Among some of the changes to this year’s Missions Conference, twice as many overflow locations will be available.
Chase Gymnasium fills to the brim during Wednesday's afternoon session. | Olivia Blinn/THE CHIMES
Chase Gymnasium fills to the brim during Wednesday’s afternoon session. | Olivia Blinn/THE CHIMES

Chase Gymnasium fills to the brim during Wednesday's afternoon session. | Olivia Blinn/THE CHIMES


After overcrowding issues at last semester’s Torrey Conference, this year’s Missions Conference will have twice as many overflow rooms available. Calvary Chapel and Mayers Auditorium will be overflow options in addition to the typical auditoriums in Sutherland Hall and Crowell Hall.

“We’re hoping the seminars do not get too filled up,” said Rebekah Davis, a junior business and intercultural studies major, and co-coordinator for the conference.

Various forms of worship to engage all students

Davis shares the role of overseeing a 74-person staff and directing the 84th Annual Missions Conference with Keaton Tyndall, a senior communications major.

Jon Thurlow from the International House of Prayer in Kansas City, as well as Alan Frow from Southlands Church in North Orange County will be leading worship. The coordinators hope to bring various forms of worship into the conference in order to engage all students, said Tyndall.

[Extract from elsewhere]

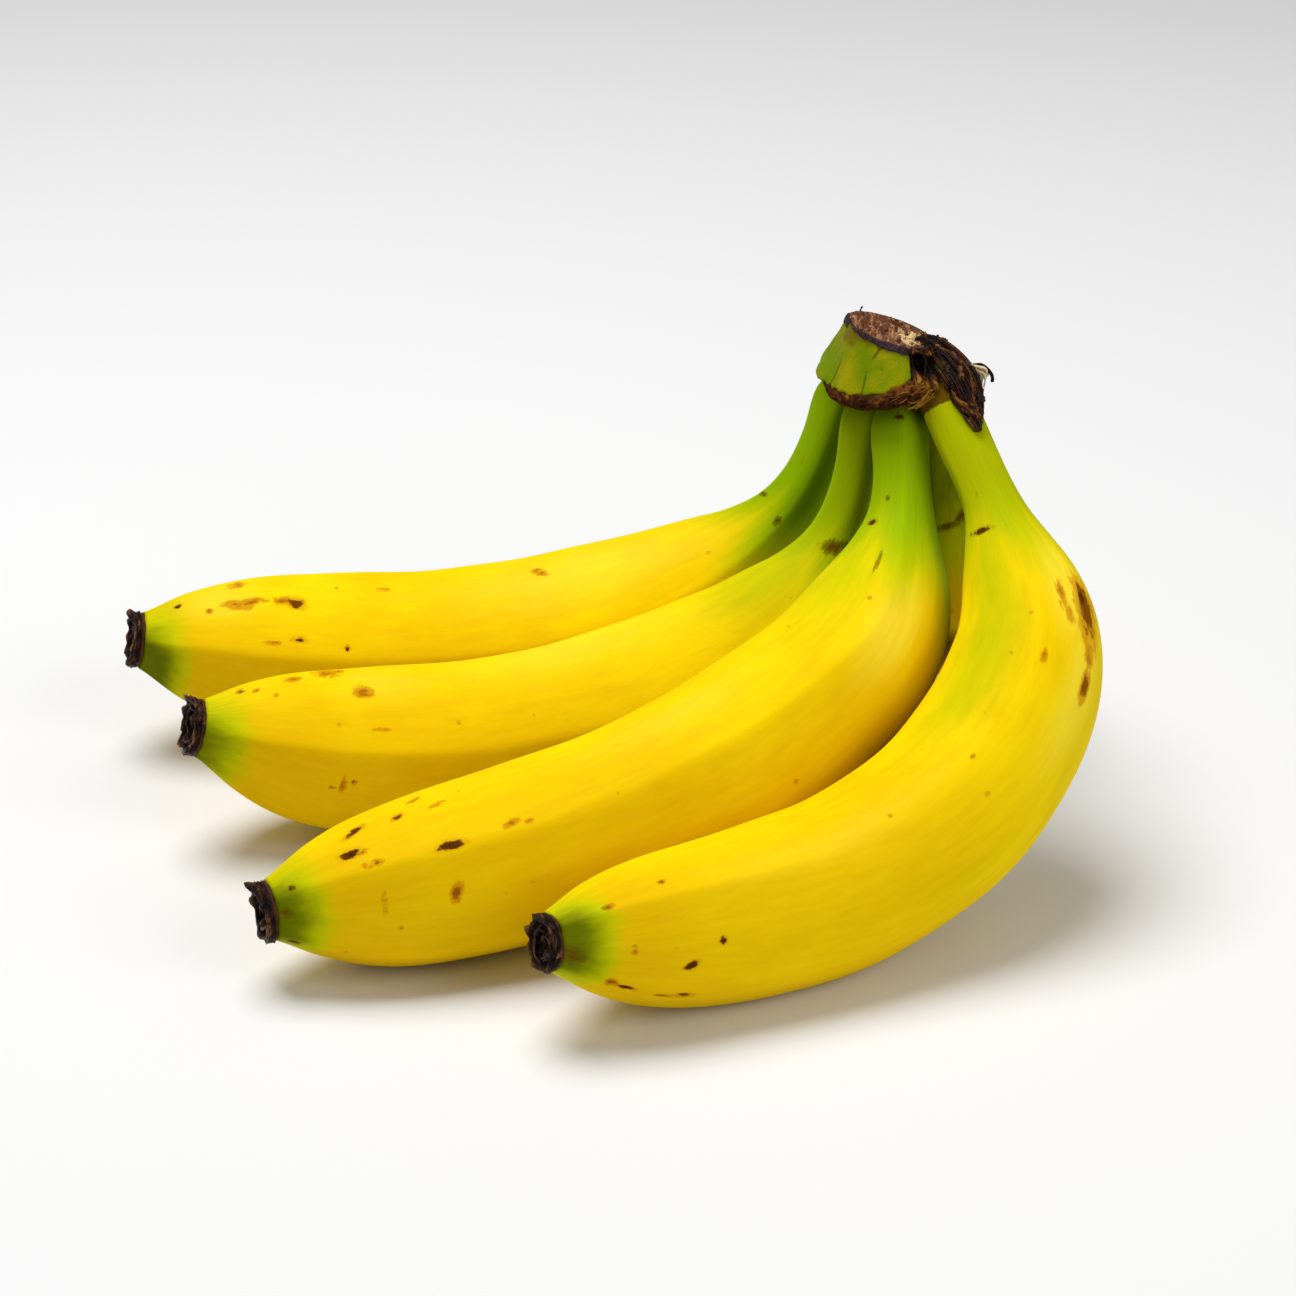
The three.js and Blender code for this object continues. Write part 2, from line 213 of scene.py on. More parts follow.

Outpour, the conference’s theme this year, centers on the idea of inviting students into the mission field, according to Davis. The coordinators have asked speakers from all over who could tie in Outpour’s relevance and speak from personal experience.

Timothy Liu, a senior associate for the Lausanne Committee for World Evangelization, will speak about his perspective in Singapore. Jimmy Seibert, the senior leader at Antioch Community Church, will bring his background of Waco, Texas.  Erik Thoennes, a professor in the biblical studies department, will convey the importance of missions in our backyard.

Re-establishing the perception of missions

“We don’t want Missions Conference to be only an emotional response,” Tyndall said. “We hope for the students to have no other choice but to respond in obedience.”

Rather than a three-day emotional high, the Missions Conference directors hope students will leave with a newfound appreciation for the gospel and a desire to pour out on others what the Lord has graciously poured into them, Davis said.

Outpour’s intent is to re-establish the perception of missions, according to Tyndall. All speakers are going to center their seminars around how students have just as much responsibility in missions here at school or work as they do overseas.

Keegan Cheleden, a freshman intercultural studies and journalism major who works as the interactions coordinator for the conference, said that missions conference is all about including every student in the Great Commission.

“We want to involve all majors within the mission field,” Cheleden said. “It is not just for the ICS majors.”

Cheleden emphasized the service-oriented heart of Missions Conference.

“It bridges together with Torrey [Conference] because they both relate to the year’s ‘From This Place’ theme and focus on the Great Commission,” Cheleden said.

Building solid relationships throughout the year

In the 16-person staff within Interactions, Cheleden and her co-workers focus on the decoration component to the conference. Since she first started working in October, she said her team has used many highlighters, much fabric, and lots of color in order to bring the conference into completion.

“Interactions is in charge of bringing the vision and color to the conference,” Cheleden said.

While the 12 coordination teams for the whole conference work hard, they are able to build solid relationships with one another during the many months of preparation, Davis said.

“We started last May preparing for this,” Tyndall said. “And after the conference is over, we are going to go straight into hiring the new directors.”

From weekly Saturday meetings to the one-on-ones throughout the week, Cheleden said the Mission’s conference staff has worked tirelessly to bring the service oriented conference together.